President Museveni’s struggle for the rights of bibanja holders paid off when Article 237 (5) was included in the 1995 Constitution giving to citizens of Uganda holding leasehold titles out of public land, the liberty to convert leaseholds to freehold.
The journey from landlessness to freehold holding in 1995 covered three generations. President Museveni has been the only Ugandan leader since 1900 who has ever attempted to reverse the landless state of bibanja holders.
For decades bibanja holders had endured the status of serfs at the pleasure of their mailo landlords.
Prior to the 1995 Constitution, the bibanja holders had been their own messiahs. They was no Yoweri Museveni to hold their hand when they attempted to free themselves in 1905.
The attempt failed but a victory was registered when the colonial Government was compelled to put in place the 1908 Land Law which gave a distinction between a mailo and official mailo. This reduced the power of the chiefs taking away the chieftain official mailo from their mailo.
This victory gave the peasants the strength to keep the struggle and when in 1920’s they were joined by the bataka, a mass movement came into being.
Bibanja holders boycotted the cultivation of cash crops especially cotton. This denied the colonial Government the much needed revenue and row materials for their industries.
The colonial Government reacted by putting in place the Busulu and Envujo Law which gave a measure of security of tenure to bibanja holders.
These gains were however reversed by the 1975 Land Reform Decree. There was nothing in the decree about Land Reform, on the contrary it was a retrogressive move which pushed gains to the dark ages.
Bibanja holders became serfs in their own country. As tenants at sufferance (mombooze) they had no protection of the law as protection, the Busulu and Envujo Law had been abolished.
This was the status when President Museveni came to power in 1986 and put in place a Constitutional Commission whose report formed the basis of the debate by the constituent assembly calumniating in the 1995 Constitution.
The public land known as official mailo created under the 1908 land law was under article 118 (1) (b) of the 1962 Constitution placed under the control of a land board of either a federal state or a district.
In the case of Buganda it was the Land Board of the Kingdom of Buganda under article 118 (3).
The 1967 Constitution article 108 (5) (b) placed the public land which had been vested in the Land Board of a Kingdom or a District, under the administration of the Uganda Land Commission.
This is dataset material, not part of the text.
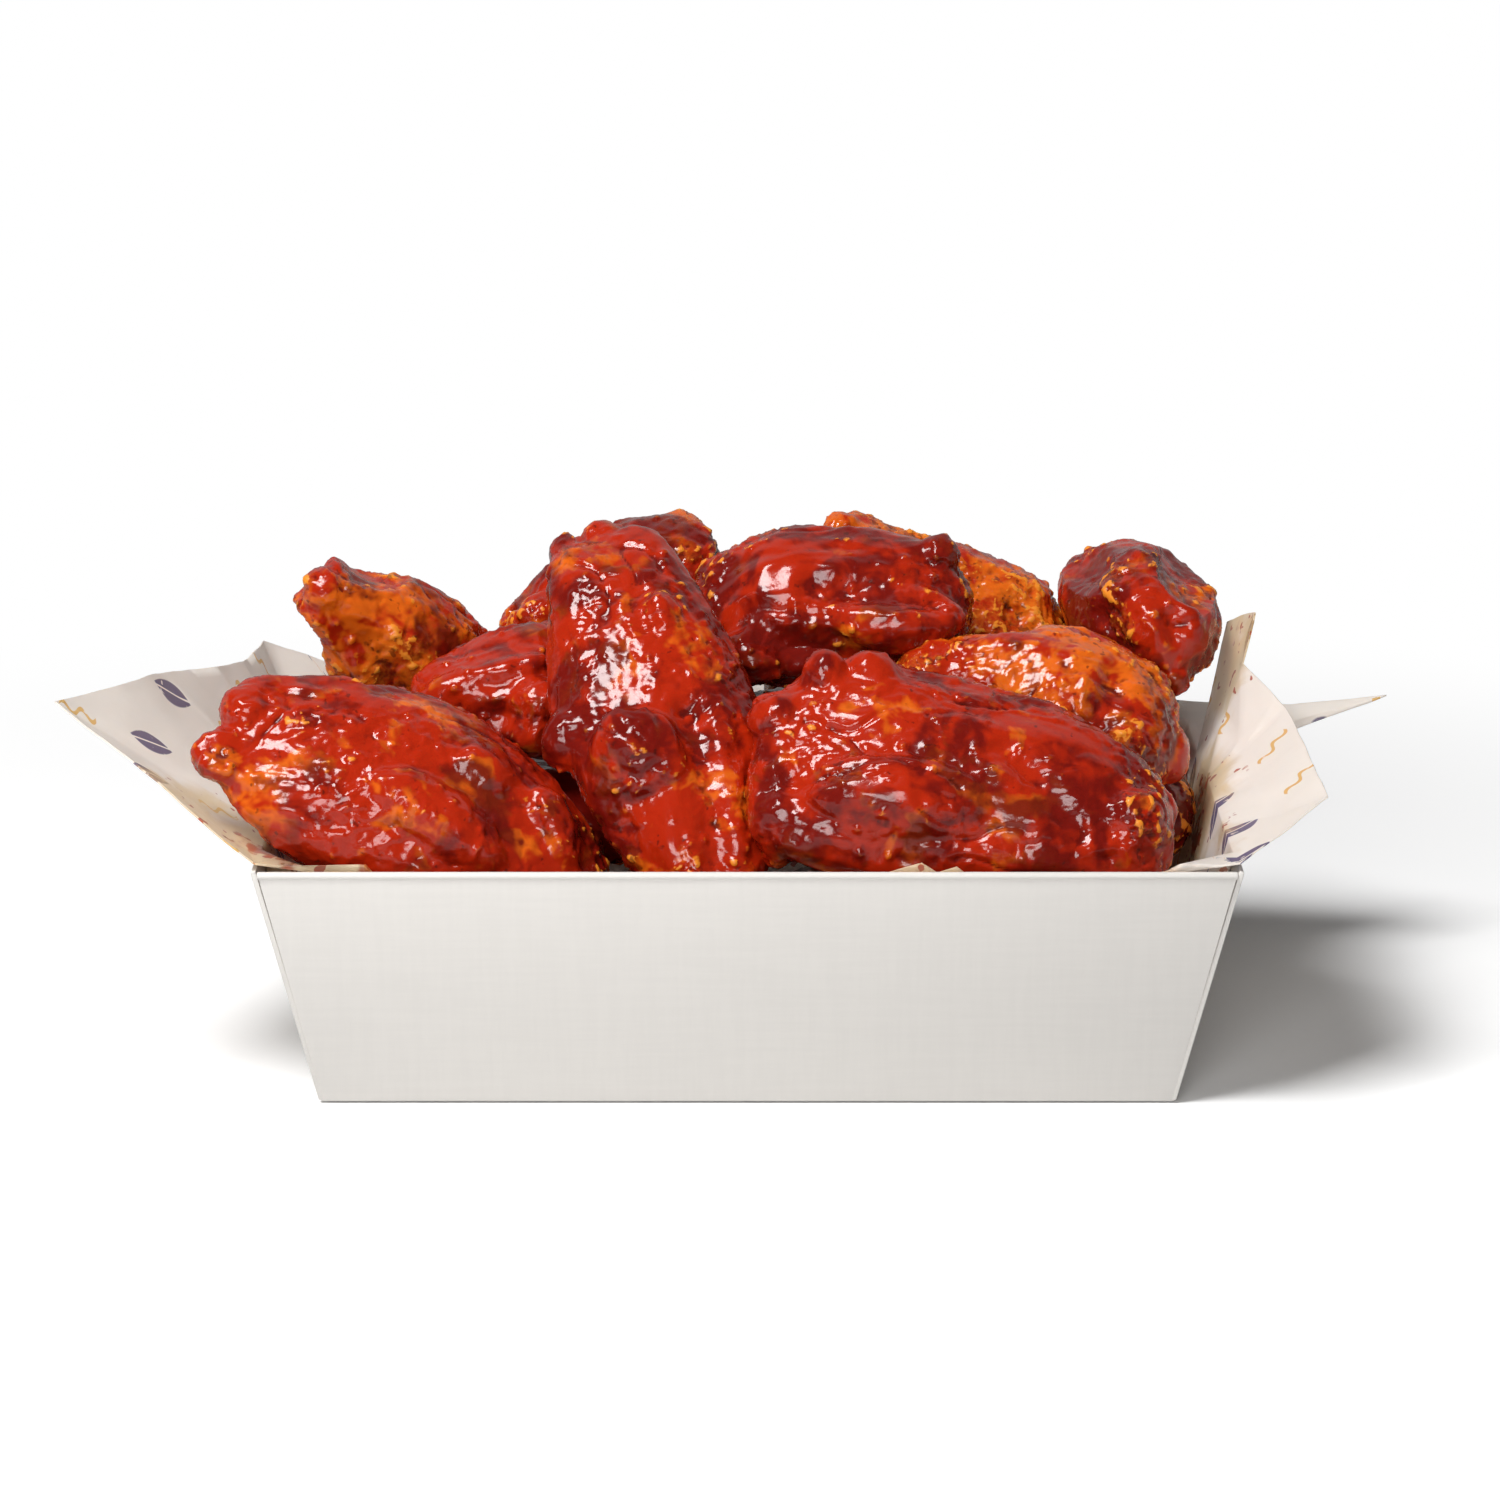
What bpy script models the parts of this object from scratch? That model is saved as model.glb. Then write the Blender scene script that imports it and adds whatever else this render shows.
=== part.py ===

This legal shift of official mailo during colonial time, then Buganda Land Board under the 1962 Constitution and under Uganda Land Commission by 1967 Constitution, gave the legal right to bibanja holders their own to apply for, as indeed they did, and obtained leaseholds of 49 years.
These leaseholds would be expiring in 2016. The 1995 Constitution however timely came in under article 237 (5) operationalising freeholds from leaseholds.
Thanks to President Museveni’s 1995 Constitutional action, the bibanja holders on the 1908 official mailo, who acquired leaseholds after the 1967 action had now come eligible for freehold titles.
From a kibanja holder of 1908 to a freehold title, was and continues to be an achievement of President Museveni which no Uganda leader since independence had ever done for bibanja holders.
Now that President Museveni has sorted out the bibanja holders on official mailo, the time is now to consider the situation of bibanja holders on mailo.
These bibanja holders must get their fair share of the land.
The bibanja holders will not allow the mailo landlords to lie comfortable in their beds for it they have no stake in their own Country they will be disrespectful of the rights of those who have it.
Mailo is being acquired by many for speculative purposes and not for development. This has pushed land prices through the roof and the Bibanja holders, therefore, cannot acquire mailo land by buying their kibanja (okwegula) from the mailo landlord on their one or two acre plots.
The mailo owner no longer wants their Busulu anymore. It is therefore imperative that a stake is created for them otherwise they will not allow the landlords to lie comfortable in their bed for when you have no stake in your own country you become disrespectful of the rights of those who have.
If need be, government must buy land from mailo owners so that the peasants, who diligently work on land when they have it, get their share of their creator’s inheritance.
The current state when bibanja holders are being driven into landless, abject poverty, and misery must be delt with otherwise in the goodness of time the country will pay high price.
This is the raison d’etre for President Museveni’s mailo reform effort-doing for current bibanja holders what he so successful and heroically accomplished for bibanja holders on official mailo.